*Directions*. Repeat exactly, please, the lines that begin at the start of the listing and end at the line holding "the casing and".

*Data block*.
BEGIN

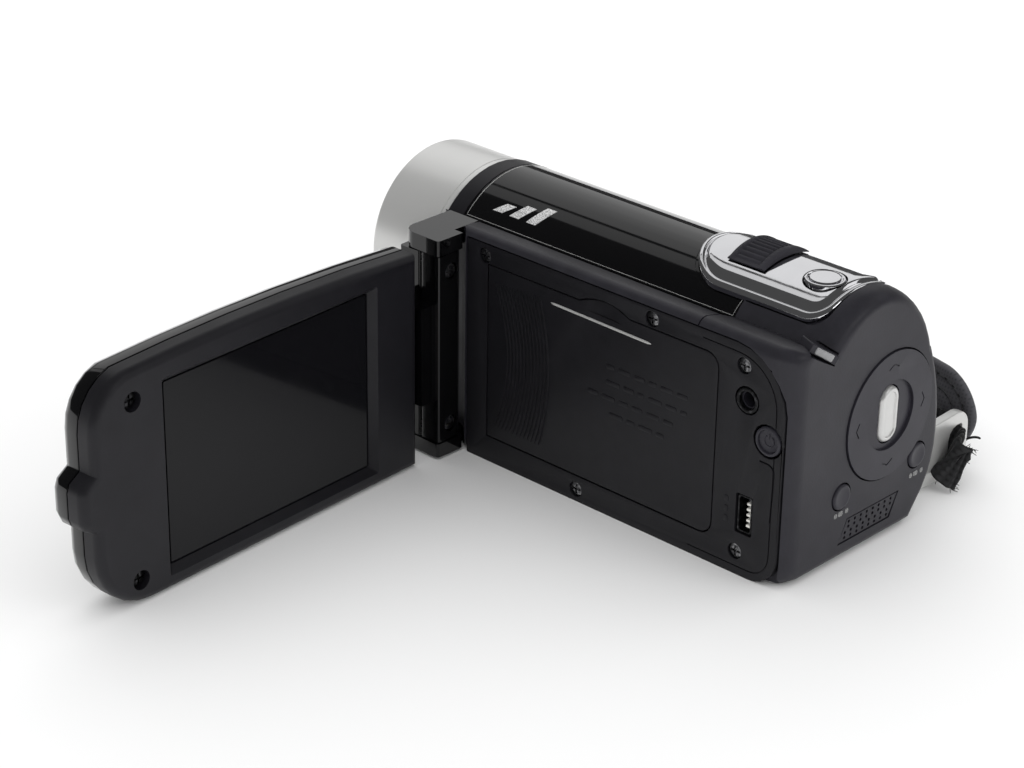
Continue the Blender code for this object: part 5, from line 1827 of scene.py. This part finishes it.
class CAMCORDER_OT_stage(CamcorderPiece, bpy.types.Operator):
    """Make the camera, the floor and the lights"""

    bl_idname = "camcorder.stage"
    bl_label = "Stage"
    steps = (make_camera, make_stage)


class CAMCORDER_OT_lens(CamcorderPiece, bpy.types.Operator):
    """Make the lens ring, its cone and its glass"""

    bl_idname = "camcorder.lens"
    bl_label = "Lens"
    steps = (make_lens_ring, make_lens_inside)


class CAMCORDER_OT_casing(CamcorderPiece, bpy.types.Operator):
    """Make the casing and the polished barrel cover"""

    bl_idname = "camcorder.casing"
    bl_label = "Casing"
    steps = (make_casing, make_barrel_cover)


class CAMCORDER_OT_side(CamcorderPiece, bpy.types.Operator):
    """Make the side plate, battery door, sockets and power button"""

    bl_idname = "camcorder.side"
    bl_label = "Side plate"
    steps = (make_side_plate, make_battery_door, make_jack, make_usb, make_power_button)


class CAMCORDER_OT_screen(CamcorderPiece, bpy.types.Operator):
    """Make the hinge and the screen panel"""

    bl_idname = "camcorder.screen"
    bl_label = "Screen"
    steps = (make_hinge, make_panel)


class CAMCORDER_OT_controls(CamcorderPiece, bpy.types.Operator):
    """Make the rear and top controls"""

    bl_idname = "camcorder.controls"
    bl_label = "Controls"
    steps = (make_rear_controls, make_top_controls, make_small_parts)


class CAMCORDER_OT_strap(CamcorderPiece, bpy.types.Operator):
    """Make the strap, its webbing and its loops"""

    bl_idname = "camcorder.strap"
    bl_label = "Strap"
    steps = (make_strap,)


OPERATORS = (
    CAMCORDER_OT_stage,
    CAMCORDER_OT_lens,
    CAMCORDER_OT_casing,
    CAMCORDER_OT_side,
    CAMCORDER_OT_screen,
    CAMCORDER_OT_controls,
    CAMCORDER_OT_strap,
)


class CAMCORDER_PT_sidebar(bpy.types.Panel):
    """The camcorder's settings and making buttons"""

    bl_idname = "CAMCORDER_PT_sidebar"
    bl_label = "Camcorder"
    bl_space_type = "VIEW_3D"
    bl_region_type = "UI"
    bl_category = "Camcorder"

    def draw(self, context):
        """List the settings, then one button for each group of pieces."""
        for group in (context.scene.camcorder_sizes, context.scene.camcorder_looks):
            for name in group.__annotations__:
                self.layout.prop(group, name)
        for operator in OPERATORS:
            self.layout.operator(operator.bl_idname)


CLASSES = (CamcorderSizes, CamcorderLooks, *OPERATORS, CAMCORDER_PT_sidebar)


def register():
    """Add the classes and the scene's settings."""
    for item in CLASSES:
        bpy.utils.register_class(item)
    bpy.types.Scene.camcorder_sizes = bpy.props.PointerProperty(type=CamcorderSizes)
    bpy.types.Scene.camcorder_looks = bpy.props.PointerProperty(type=CamcorderLooks)


def unregister():
    """Take them away again."""
    del bpy.types.Scene.camcorder_looks
    del bpy.types.Scene.camcorder_sizes
    for item in reversed(CLASSES):
        bpy.utils.unregister_class(item)


def main():
    """Make everything."""
    register()
    for operator in OPERATORS:
        group, name = operator.bl_idname.split(".")
        getattr(getattr(bpy.ops, group), name)()


if __name__ == "__main__":
    main()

END

*Reply*.
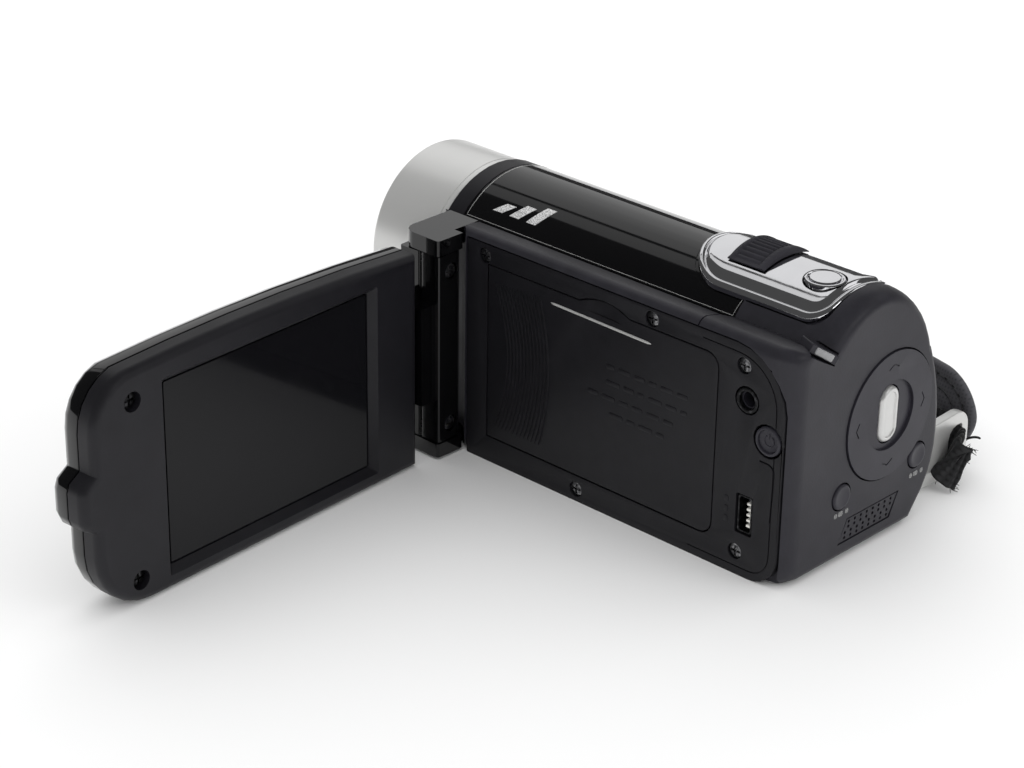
Continue the Blender code for this object: part 5, from line 1827 of scene.py. This part finishes it.
class CAMCORDER_OT_stage(CamcorderPiece, bpy.types.Operator):
    """Make the camera, the floor and the lights"""

    bl_idname = "camcorder.stage"
    bl_label = "Stage"
    steps = (make_camera, make_stage)


class CAMCORDER_OT_lens(CamcorderPiece, bpy.types.Operator):
    """Make the lens ring, its cone and its glass"""

    bl_idname = "camcorder.lens"
    bl_label = "Lens"
    steps = (make_lens_ring, make_lens_inside)


class CAMCORDER_OT_casing(CamcorderPiece, bpy.types.Operator):
    """Make the casing and the polished barrel cover"""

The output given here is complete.